Your task. Answer with a single number: how many lines in the listing below include "that"?

* START Data block *

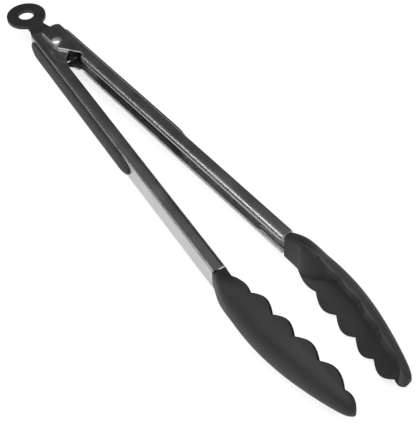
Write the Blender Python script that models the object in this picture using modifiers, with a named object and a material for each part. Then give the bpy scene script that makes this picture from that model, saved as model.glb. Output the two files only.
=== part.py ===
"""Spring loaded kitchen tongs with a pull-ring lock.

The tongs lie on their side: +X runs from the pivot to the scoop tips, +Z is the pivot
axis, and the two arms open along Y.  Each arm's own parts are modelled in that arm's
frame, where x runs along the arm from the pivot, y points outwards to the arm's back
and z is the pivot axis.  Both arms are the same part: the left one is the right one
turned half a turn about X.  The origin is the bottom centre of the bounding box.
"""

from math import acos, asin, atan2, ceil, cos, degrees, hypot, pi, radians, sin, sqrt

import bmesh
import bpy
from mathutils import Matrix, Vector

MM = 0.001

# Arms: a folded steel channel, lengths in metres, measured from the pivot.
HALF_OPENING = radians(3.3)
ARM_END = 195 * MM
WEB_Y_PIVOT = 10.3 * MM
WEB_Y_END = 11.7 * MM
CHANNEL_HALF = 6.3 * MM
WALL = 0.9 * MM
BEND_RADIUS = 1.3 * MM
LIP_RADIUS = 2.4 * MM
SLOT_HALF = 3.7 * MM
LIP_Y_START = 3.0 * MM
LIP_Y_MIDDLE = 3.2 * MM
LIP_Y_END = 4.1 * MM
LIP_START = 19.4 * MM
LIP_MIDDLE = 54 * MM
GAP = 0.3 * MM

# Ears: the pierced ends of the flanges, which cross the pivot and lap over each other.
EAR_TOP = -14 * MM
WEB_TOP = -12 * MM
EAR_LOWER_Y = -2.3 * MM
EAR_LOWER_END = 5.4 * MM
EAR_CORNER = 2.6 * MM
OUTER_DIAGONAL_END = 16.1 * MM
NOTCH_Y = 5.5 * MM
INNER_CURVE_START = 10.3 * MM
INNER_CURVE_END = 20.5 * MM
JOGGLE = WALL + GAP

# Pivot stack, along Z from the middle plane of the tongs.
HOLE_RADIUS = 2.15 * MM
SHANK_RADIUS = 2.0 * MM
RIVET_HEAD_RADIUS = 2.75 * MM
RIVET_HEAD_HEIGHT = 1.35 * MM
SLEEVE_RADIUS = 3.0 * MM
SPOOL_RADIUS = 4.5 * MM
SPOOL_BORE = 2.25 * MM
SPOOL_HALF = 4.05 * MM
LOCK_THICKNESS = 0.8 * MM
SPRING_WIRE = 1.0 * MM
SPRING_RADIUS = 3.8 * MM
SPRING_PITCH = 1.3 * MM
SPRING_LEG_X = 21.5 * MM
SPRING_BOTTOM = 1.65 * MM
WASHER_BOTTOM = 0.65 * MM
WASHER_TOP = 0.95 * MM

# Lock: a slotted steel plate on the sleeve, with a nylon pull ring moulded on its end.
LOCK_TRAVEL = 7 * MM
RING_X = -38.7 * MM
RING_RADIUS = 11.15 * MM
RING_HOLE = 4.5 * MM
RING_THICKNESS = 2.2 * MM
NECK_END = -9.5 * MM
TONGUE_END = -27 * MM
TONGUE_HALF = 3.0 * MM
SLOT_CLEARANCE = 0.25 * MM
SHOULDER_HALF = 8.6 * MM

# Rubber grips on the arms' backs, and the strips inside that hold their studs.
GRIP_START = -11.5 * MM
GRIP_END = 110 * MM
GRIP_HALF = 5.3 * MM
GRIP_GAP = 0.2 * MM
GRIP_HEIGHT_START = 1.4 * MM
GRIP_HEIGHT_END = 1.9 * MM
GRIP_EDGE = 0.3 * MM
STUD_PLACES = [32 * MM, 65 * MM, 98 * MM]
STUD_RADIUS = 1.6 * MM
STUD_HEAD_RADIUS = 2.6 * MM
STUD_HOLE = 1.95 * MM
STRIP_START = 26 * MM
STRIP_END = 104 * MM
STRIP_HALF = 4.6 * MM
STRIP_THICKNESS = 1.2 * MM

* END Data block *

Result of this exercise. 3